Quotes from ‘The Allowance Evaporation’ Page 2 of 4
The Allowance Evaporation When Amy finds out that Sheldon has been sharing personal details of their relationship at work, they have their first fight as a cohabiting couple. Meanwhile, Raj is hurt when his father stops trying to fix him up with somebody, claiming that Raj is too spoiled to be attractive to somebody. |
Quote from Sheldon
Sheldon: MSN Search, AltaVista, and Ask Jeeves. You?
Amy: Sorry, I don't have a list of defunct search engines that I miss.
Quote from Sheldon
Amy: Sheldon, that was so sweet of you.
Sheldon: Well, I could deduce by his facial expression and body language that he was sad.
Amy: So the part where he got stood up didn't clue you in?
Sheldon: You want me to look at him and listen to him?
Quote from Leonard
Raj: My father thinks the reason I can't make a relationship work is because I'm spoiled.
(Everybody is quiet, looking sheepishly away from Raj)
Leonard: I'm sorry, is he waiting for someone to disagree?
Quote from Raj
Howard: You don't need your dad's money. You can get by on your salary.
Leonard: Yeah. Well, we work at the same place as you, and we've always been fine.
Raj: Oh, please. Look in the mirror. You both look ten years older than I do.
Quote from Howard
Leonard: Hey, you guys let Stuart live with you. Why not Raj, too?

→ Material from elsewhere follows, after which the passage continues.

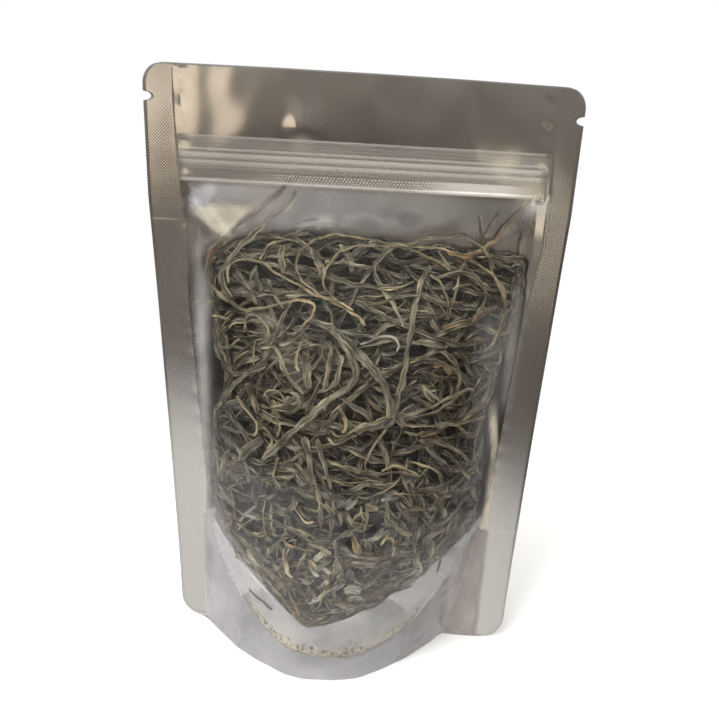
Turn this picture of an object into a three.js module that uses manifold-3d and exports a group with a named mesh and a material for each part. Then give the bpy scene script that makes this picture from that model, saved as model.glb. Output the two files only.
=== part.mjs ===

Howard: What-what are you doing? I-I-I schlepped the baby over, I brought imported beer. Why don't you like me?
Quote from Bernadette
Raj: I thought we were best friends!
Howard: We are! That's why I'm sad my best friend's gonna be homeless.
Bernadette: I'm sorry, Raj. We really just don't have the space.
Leonard: What if he lives in your garage?
Bernadette: What if you stop helping?!
Quote from Sheldon
Sheldon: This circle contains only me and you. It represents subjects we only share with each other. Details of physical intimacy, bathroom habits. Although, as I'm saying it, I may need to add Dr. Fink in here.
Quote from Dr. Koothrappali
Dr. Koothrappali: Oh, no, my grown son is going to stop spending all my money. Where did I fail as a father?!
Raj: Yeah, that's right. Keep asking yourself that! But I still love you very much, so don't cut me out of the will.
Quote from Sheldon
Amy: Sheldon, it's humiliating. Thanks to you, my colleagues are gossiping about our sex life.
Sheldon: What is there to gossip about? We barely have one.
Quote from Sheldon
Amy: Well, I do appreciate you working on this. I'm sorry you were embarrassed.
Sheldon: And now I understand that some things are just between you and me, and in the event of redness and swelling, Dr. Fink.
Quote from Bert
Bert: Well, I really envy your relationship. Other than you two only having sex once a year, you're the perfect couple.
Quote from Sheldon
Amy: Actually, we met online. Our first date was at a coffee shop.
Sheldon: Although, unlike your date, she actually showed up. Oh, he looks sad again.
Quote from Sheldon
Amy: We should go say hi.
Sheldon: Why?
Amy: Because that's what you do when you see someone you know in a public place.
Sheldon: I have multiple restraining orders that say otherwise.
Amy: Sheldon, there's a difference between greeting a friend and following a celebrity into a bathroom.
Sheldon: If the judge couldn't explain it to me, I don't see how you will.
Quote from Leonard
Howard: We're betting to see if Koothrappali can hold his breath longer than the disk can spin.
Sheldon: Its weight and smoothness, along with the slight concavity of the mirror, means it can spin for a long time.
Leonard: But Raj is from India, which means he's no slouch at holding his breath.
Quote from Penny
Penny: Okay, I want in. Ten bucks says I'll lose interest before that thing stops spinning.